* **Scripts that build objects**:

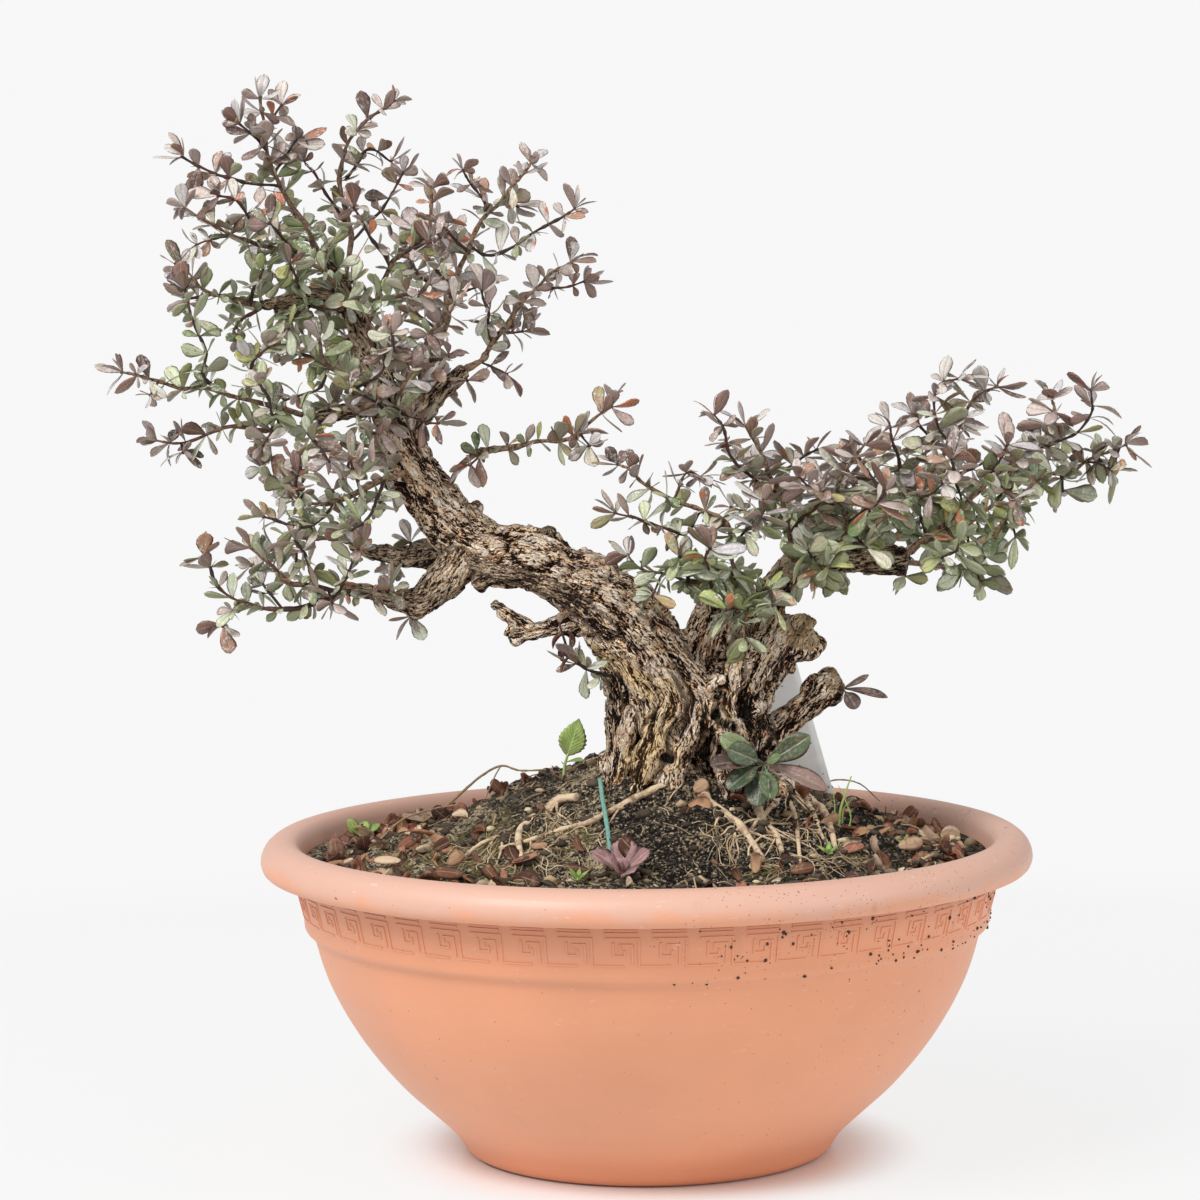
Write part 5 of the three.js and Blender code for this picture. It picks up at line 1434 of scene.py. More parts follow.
def bark_finish(settings):
    """Fibrous bark: plates parted by dark winding cracks along the grain, worn ridges, pale sawn ends,
    painted light and shade on its fibre lumps, painted shade on undersides and in hollows, and a painted
    highlight low on the trunk.
    """
    shader = Shader("bark", Specular_IOR_Level=0.25)
    place = shader.place()
    winding = shader.node("TexNoise", {}, {"Vector": place, "Scale": 230, "Detail": 2}, 1)
    grain = shader.shifted(shader.vector("grain"), winding, 2.4)
    height = shader.value("height")
    fibres = shader.fibres(grain, 0.18, 0.86, 4, 0.75)
    # Painted light and shade: fibre lumps lit on one side and shaded on the other, added to the colour level.
    painted_light = shader.painted_light(shader.stretch(grain, (1, 1, 0.26)), 0.9, (-0.38, -0.38, 0.18), 3)
    strings = abs(shader.fibres(grain, 0.13, 0.55, 3, 0.6) - 0.5).step(0.03, 0.0)
    plates = abs(shader.fibres(grain, 0.22, 0.21, 2) - 0.5).step(0.0, 0.03)
    chips = abs(shader.fibres(grain, 0.3, 0.75, 2) - 0.5).step(0.0, 0.05)
    patch = shader.cloud(place, 36, 4, 0.6)
    ridges = shader.fibres(grain, 0.12, 0.27, 2) + patch * 0.6
    # The height attribute also brings painted shade on the downward-facing undersides into the level.
    level = height * 1.05 + fibres * 2.3 + painted_light * 2.8 + ridges * 0.8 + plates * 0.28 + chips * 0.34 - 2.52
    across, up = place.part(0), place.part(2)
    # Darker low on the trunk's left side.
    darker_low_left = up.step(0.27, 0.23) * across.step(0.04, 0.0)
    level = level + strings * fibres.step(0.45, 0.6) * 0.16 - darker_low_left * 0.06
    # Painted highlight: a patch of the lower trunk is lifted towards the pale ridge colour.
    wear_and_painted_highlight = across.step(-0.02, 0.0) * across.step(0.055, 0.035) * up.step(0.255, 0.272) * up.step(0.3, 0.283)
    level = level + wear_and_painted_highlight * 0.08
    wood = shader.ramp(level, (0.2, settings.bark_dark), (0.32, "4A3022"),
        (0.43, settings.bark_middle), (0.53, settings.bark_light), (0.65, "FFEED8"))
    grey = shader.cloud(place, 26, 3).step(0.5, 0.68)
    wood = shader.mix(grey * 0.12, wood, shader.ramp(level, (0.08, "2E2823"), (0.6, "D0C8BA")))
    hue = shader.fibres(grain, 0.3, 0.38, 3, 0.65)
    wood = shader.mix(hue.step(0.49, 0.6) * 0.55, wood, shader.ramp(level, (0.2, "26120A"),
        (0.42, "B47038"), (0.62, "FFD29A")))
    wood = shader.mix(hue.step(0.48, 0.36) * 0.28, wood, shader.ramp(level, (0.2, "1C1612"),
        (0.42, "8E7E70"), (0.62, "FAF2E8")))
    rust = shader.cloud(place, 70, 3).step(0.56, 0.7)
    wood = shader.mix(rust * 0.4, wood, shader.ramp(level, (0.1, "3A2014"), (0.5, "B06A38")))
    gold = shader.value("gold") * (patch + fibres * 0.5).step(0.4, 0.9)
    wood = shader.mix(gold * 0.85, wood, shader.ramp(level, (0.2, "34200E"), (0.4, "B88448"),
        (0.62, "FFE0A8")))
    young = shader.ramp(level, (0.1, "221814"), (0.42, "765D48"), (0.8, "C8B092"))
    wood = shader.mix(shader.value("young"), wood, young)
    cut = shader.value("cut")
    pores = shader.cells(place, 420).step(0.2, 0.34)
    fresh = shader.mix(pores * fibres.step(0.3, 0.5), "4B3727", "C9AC83")
    wood = shader.mix(cut.step(0.35, 0.65) * 0.75, wood, fresh)
    # Painted shade: knot holes and the hollows of the gnarled foot are darkened nearly to black.
    painted_recess_shade = (shader.value("pit") + (patch - 0.5) * 0.8 - fibres.step(0.4, 0.7) * 0.3).step(0.1, 0.7)
    wood = shader.mix(painted_recess_shade * 0.9, wood, "1A110C")
    relief = shader.bump(plates * 0.8 + chips * 0.6 + fibres * 1.3 + strings * 0.4, 0.0013, 1.0)
    return shader.finish(Base_Color=wood, Roughness=height.step(0.0, 1.0, 0.95, 0.72), Normal=relief)


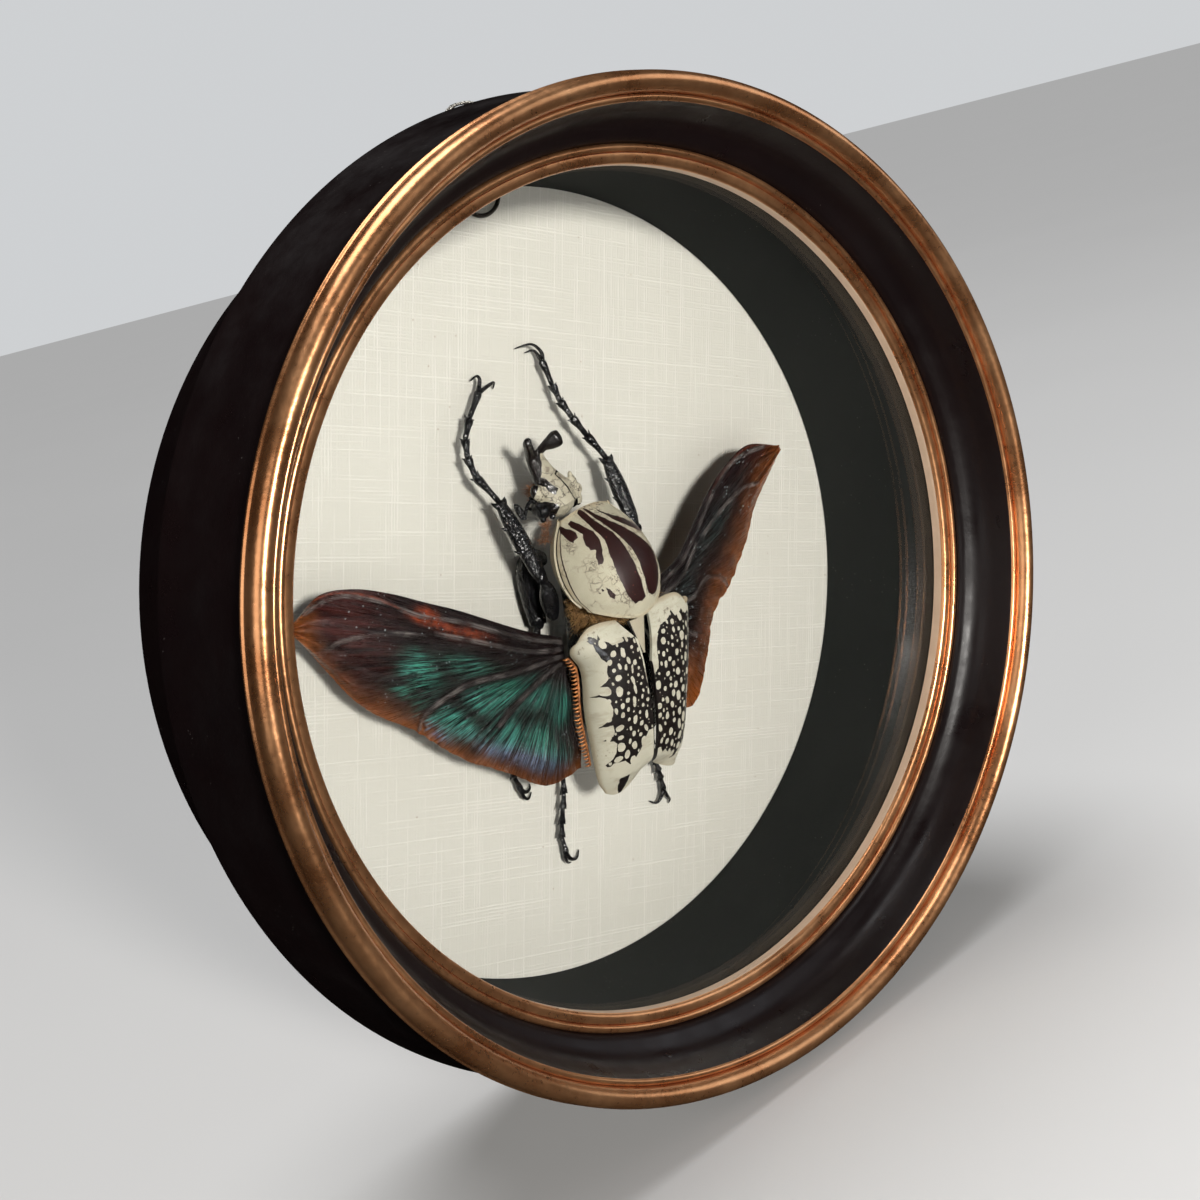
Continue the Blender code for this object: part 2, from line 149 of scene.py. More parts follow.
def plate(name, places, thick, material, nodes=(), attributes=None):
    """A thin closed plate from a grid of places: its front, its back thick mm behind, and the rim."""
    front = world(places)
    n = normals(front)
    if n[..., 1].mean() > 0:
        n = -n
    back = front - n * thick * MM
    rows, columns = front.shape[:2]
    count = rows * columns
    top = quads(rows, columns)
    below = quads(rows, columns, count)
    index = np.arange(count).reshape(rows, columns)
    rim = np.concatenate([index[0, :], index[1:, -1], index[-1, -2::-1], index[-2:0:-1, 0]])
    after = np.roll(rim, -1)
    sides = np.stack([rim, after, after + count, rim + count], -1)
    i, j = rows // 2, columns // 2
    middle, down, beside = front[i, j], front[i + 1, j], front[i, j + 1]
    if np.dot(np.cross(down - middle, beside - middle), n[i, j]) > 0:
        below = below[:, ::-1]
    else:
        top = top[:, ::-1]
        sides = sides[:, ::-1]
    both = {k: np.concatenate([np.ravel(v), np.ravel(v)]) for k, v in (attributes or {}).items()}
    made = mesh_of(name, np.concatenate([front.reshape(-1, 3), back.reshape(-1, 3)]),
                   np.concatenate([top, below, sides]), material, nodes, both)
    made.data.set_sharp_from_angle(angle=radians(50))
    return made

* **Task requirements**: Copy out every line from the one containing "Continue the Blender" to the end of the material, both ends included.

* **Task answer**:
Continue the Blender code for this object: part 2, from line 149 of scene.py. More parts follow.
def plate(name, places, thick, material, nodes=(), attributes=None):
    """A thin closed plate from a grid of places: its front, its back thick mm behind, and the rim."""
    front = world(places)
    n = normals(front)
    if n[..., 1].mean() > 0:
        n = -n
    back = front - n * thick * MM
    rows, columns = front.shape[:2]
    count = rows * columns
    top = quads(rows, columns)
    below = quads(rows, columns, count)
    index = np.arange(count).reshape(rows, columns)
    rim = np.concatenate([index[0, :], index[1:, -1], index[-1, -2::-1], index[-2:0:-1, 0]])
    after = np.roll(rim, -1)
    sides = np.stack([rim, after, after + count, rim + count], -1)
    i, j = rows // 2, columns // 2
    middle, down, beside = front[i, j], front[i + 1, j], front[i, j + 1]
    if np.dot(np.cross(down - middle, beside - middle), n[i, j]) > 0:
        below = below[:, ::-1]
    else:
        top = top[:, ::-1]
        sides = sides[:, ::-1]
    both = {k: np.concatenate([np.ravel(v), np.ravel(v)]) for k, v in (attributes or {}).items()}
    made = mesh_of(name, np.concatenate([front.reshape(-1, 3), back.reshape(-1, 3)]),
                   np.concatenate([top, below, sides]), material, nodes, both)
    made.data.set_sharp_from_angle(angle=radians(50))
    return made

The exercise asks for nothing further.